ATS CV Checker Guide: What to Measure, What to Ignore, and How to Compare Tools in 2026
Most ATS CV checker articles repeat the same generic advice and then send you back to a scan button. A better guide helps you decide three things: what an ATS checker should actually measure, how to interpret the output without over-editing, and whether a paid tool is worth it for your application volume. This page consolidates those topics and adds dated pricing examples with source links so you can make a practical decision.
What an ATS CV checker should actually check (and what it cannot know)
At minimum, a useful ATS CV checker should compare your CV text against a specific job advert and report matched terms, missing terms, and formatting issues that may affect parsing. Some tools also estimate a score or match rate. That can be helpful, but no tool can fully evaluate your interview performance, the hiring manager's preferences, internal referrals, or company-specific filters. Treat the checker as a document-alignment tool. Its job is to help you make your relevant experience easier to identify, not to predict the final hiring outcome. If a tool does not explain what it measures, the score is less useful no matter how polished the interface looks.
- Job-description comparison is more useful than generic CV grading
- Matched and missing terms should be visible and actionable
- Formatting feedback should explain why parsing may fail
A concrete scan workflow that produces better edits than score chasing
Use one real vacancy and one job-specific copy of your CV. Run the scan and sort the output into high, medium, and low priority changes. High priority items are repeated requirements and must-have tools. Medium priority items are supporting responsibilities or phrasing that appears several times. Low priority items are optional wording and style suggestions that do not materially change fit. Then make two to four targeted edits in your profile, skills, and latest role. Rescan once and check whether the important gaps closed. This focused loop is faster and usually produces a better CV than repeatedly editing low-value sections to push a score upward.

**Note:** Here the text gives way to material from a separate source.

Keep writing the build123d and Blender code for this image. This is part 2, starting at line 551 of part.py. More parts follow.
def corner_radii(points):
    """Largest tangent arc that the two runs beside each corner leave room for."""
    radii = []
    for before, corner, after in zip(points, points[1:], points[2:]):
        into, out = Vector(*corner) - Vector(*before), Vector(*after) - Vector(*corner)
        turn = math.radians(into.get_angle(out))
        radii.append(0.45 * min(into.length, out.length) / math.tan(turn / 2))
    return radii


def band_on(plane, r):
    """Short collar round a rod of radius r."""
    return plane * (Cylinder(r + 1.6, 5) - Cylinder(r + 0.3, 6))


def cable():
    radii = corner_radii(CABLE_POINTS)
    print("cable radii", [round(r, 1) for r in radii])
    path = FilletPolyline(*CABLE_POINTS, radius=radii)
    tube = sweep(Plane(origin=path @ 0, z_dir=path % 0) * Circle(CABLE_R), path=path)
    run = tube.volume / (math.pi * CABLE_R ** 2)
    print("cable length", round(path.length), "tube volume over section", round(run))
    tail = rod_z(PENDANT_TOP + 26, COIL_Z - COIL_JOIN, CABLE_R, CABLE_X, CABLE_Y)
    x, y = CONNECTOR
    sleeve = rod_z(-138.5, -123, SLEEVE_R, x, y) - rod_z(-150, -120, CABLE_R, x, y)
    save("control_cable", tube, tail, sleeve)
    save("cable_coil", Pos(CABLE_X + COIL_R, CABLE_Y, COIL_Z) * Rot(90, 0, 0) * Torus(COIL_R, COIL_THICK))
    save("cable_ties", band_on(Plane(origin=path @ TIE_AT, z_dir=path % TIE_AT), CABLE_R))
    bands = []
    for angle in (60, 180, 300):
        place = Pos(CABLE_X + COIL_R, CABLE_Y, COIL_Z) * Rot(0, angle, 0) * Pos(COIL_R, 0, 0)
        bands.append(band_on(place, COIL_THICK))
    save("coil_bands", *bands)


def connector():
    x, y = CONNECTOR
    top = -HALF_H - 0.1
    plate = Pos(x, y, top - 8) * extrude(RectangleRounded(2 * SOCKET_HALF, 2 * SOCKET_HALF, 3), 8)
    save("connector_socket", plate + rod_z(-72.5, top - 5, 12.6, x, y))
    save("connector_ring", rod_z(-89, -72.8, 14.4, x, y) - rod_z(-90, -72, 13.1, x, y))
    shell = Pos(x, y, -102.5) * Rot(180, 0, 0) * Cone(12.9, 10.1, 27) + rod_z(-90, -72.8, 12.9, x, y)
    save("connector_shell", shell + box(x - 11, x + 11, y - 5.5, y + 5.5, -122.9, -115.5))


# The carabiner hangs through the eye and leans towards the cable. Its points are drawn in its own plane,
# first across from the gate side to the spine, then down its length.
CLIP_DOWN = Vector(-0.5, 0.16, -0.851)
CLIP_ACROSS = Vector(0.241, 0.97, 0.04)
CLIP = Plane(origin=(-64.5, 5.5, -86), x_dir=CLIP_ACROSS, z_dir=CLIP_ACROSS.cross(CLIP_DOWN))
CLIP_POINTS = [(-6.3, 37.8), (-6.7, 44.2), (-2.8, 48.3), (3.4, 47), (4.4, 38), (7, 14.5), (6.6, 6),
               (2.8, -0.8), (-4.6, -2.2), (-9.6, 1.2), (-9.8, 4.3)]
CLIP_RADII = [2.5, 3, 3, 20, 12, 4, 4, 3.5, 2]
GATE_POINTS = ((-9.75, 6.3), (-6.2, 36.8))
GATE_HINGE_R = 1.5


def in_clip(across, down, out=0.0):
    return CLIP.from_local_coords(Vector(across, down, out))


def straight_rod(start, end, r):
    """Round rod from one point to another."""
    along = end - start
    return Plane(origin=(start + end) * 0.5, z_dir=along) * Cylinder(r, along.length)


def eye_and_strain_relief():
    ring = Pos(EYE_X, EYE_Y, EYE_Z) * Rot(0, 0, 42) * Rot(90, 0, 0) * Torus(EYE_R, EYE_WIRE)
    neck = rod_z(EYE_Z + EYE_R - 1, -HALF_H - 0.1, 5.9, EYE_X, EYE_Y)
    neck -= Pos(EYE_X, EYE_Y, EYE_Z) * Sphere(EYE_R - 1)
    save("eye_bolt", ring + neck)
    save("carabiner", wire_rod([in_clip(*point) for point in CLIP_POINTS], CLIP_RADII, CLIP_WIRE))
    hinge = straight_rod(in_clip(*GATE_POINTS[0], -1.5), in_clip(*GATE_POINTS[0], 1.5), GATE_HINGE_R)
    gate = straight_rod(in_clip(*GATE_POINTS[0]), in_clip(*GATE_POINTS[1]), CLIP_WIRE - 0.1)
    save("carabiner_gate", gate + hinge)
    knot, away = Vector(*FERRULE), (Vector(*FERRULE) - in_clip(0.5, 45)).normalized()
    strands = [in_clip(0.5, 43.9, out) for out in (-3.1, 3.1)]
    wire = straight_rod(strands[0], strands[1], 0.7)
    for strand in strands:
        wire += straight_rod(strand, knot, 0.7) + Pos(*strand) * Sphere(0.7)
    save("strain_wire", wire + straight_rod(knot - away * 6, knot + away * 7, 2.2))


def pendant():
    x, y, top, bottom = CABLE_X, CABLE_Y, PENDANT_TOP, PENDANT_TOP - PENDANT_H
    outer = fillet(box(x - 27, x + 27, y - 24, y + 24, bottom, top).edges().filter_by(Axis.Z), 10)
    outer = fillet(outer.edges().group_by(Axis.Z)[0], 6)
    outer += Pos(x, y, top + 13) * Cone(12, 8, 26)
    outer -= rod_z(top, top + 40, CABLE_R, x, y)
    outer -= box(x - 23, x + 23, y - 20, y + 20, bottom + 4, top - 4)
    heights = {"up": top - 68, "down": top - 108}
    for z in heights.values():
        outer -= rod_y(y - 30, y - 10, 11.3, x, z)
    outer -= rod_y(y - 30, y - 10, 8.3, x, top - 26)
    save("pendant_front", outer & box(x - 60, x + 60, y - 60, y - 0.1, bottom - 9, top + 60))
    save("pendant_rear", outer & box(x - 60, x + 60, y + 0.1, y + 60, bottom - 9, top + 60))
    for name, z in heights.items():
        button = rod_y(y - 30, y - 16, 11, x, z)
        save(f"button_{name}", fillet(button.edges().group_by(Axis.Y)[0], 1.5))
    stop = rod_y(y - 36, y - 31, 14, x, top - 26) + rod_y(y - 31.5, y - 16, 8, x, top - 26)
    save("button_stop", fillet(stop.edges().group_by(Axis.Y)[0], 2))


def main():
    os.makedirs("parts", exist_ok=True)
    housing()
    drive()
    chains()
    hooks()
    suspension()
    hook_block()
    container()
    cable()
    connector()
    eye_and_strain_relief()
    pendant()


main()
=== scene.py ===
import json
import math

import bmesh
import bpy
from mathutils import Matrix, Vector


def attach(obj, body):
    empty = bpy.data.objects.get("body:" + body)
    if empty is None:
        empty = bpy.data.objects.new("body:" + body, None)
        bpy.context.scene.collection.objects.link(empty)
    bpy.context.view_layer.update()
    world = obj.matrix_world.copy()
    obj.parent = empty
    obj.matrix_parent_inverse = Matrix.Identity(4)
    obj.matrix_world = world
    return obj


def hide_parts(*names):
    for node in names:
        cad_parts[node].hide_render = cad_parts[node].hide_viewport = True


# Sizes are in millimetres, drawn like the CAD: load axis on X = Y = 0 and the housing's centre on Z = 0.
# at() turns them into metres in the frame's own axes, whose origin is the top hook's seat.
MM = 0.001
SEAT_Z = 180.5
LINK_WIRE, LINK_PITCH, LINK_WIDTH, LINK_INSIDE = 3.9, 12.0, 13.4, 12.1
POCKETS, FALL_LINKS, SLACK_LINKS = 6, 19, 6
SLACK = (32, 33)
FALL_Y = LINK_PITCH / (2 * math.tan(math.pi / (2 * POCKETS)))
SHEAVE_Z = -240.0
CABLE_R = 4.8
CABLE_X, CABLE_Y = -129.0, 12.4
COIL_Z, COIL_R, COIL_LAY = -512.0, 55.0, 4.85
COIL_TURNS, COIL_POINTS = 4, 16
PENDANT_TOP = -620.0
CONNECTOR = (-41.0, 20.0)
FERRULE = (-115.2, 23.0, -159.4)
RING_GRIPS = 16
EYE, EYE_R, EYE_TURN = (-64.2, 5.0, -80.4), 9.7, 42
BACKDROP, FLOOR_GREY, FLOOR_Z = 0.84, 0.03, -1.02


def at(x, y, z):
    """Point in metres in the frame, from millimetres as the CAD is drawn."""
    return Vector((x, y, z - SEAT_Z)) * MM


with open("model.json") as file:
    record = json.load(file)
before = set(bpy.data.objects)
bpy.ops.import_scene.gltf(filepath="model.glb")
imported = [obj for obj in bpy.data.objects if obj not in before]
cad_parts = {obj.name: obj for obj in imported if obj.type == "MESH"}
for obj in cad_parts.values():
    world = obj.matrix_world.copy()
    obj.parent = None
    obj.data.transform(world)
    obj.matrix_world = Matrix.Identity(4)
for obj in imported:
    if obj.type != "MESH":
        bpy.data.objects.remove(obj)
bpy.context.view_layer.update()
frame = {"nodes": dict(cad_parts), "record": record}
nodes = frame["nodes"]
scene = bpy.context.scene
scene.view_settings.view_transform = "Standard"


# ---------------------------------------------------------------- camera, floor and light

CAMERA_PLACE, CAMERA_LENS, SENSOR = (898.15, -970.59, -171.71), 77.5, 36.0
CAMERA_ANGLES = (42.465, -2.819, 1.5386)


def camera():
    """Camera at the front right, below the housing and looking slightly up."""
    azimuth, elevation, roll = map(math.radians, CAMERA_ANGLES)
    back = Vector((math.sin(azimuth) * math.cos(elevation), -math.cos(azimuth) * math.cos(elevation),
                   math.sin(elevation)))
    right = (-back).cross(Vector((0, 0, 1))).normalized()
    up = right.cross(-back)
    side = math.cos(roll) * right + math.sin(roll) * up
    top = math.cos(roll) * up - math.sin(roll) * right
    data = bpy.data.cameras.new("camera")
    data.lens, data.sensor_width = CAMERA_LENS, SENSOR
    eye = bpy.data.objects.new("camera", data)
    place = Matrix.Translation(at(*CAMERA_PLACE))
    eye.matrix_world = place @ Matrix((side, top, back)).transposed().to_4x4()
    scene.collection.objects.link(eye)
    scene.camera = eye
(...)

- Classify scan output by priority before editing
- Edit top-of-CV content and recent experience first
- Rescan once after meaningful changes rather than after every line edit
Worked example: how a checker report should change your wording
Imagine the job advert repeatedly uses SQL, stakeholder reporting, and process improvement. A weak CV bullet says, 'Created reports and supported cross-team work.' A stronger, checker-informed bullet says, 'Built weekly SQL and Excel reporting for operations stakeholders, standardised KPI tracking, and reduced manual reporting time by 30% through process improvements.' The second version is better because it adds exact role language in context and preserves an outcome. Good tools support this type of rewrite by highlighting missing terms and showing where your current wording is too generic. They do not need to write the CV for you; they need to help you see the gap quickly.
- Use exact tool names and recurring role phrases where accurate
- Preserve outcomes and scope to keep the bullet credible
- Prefer a few high-impact rewrites over a long keyword list
How to compare ATS CV checker tools without getting distracted by branding
Words like scanner, checker, score checker, and match analyser are often branding choices rather than meaningful product differences. Compare tools using the same CV and the same advert. Review the output quality, not just the number on the screen. Ask: Does the tool surface the top missing requirements? Does it distinguish formatting issues from keyword gaps? Does it help you prioritise changes? Can you rescan quickly? Are there useful free limits for testing? This approach is more reliable than reading feature matrices because it measures how the tool behaves in your actual workflow.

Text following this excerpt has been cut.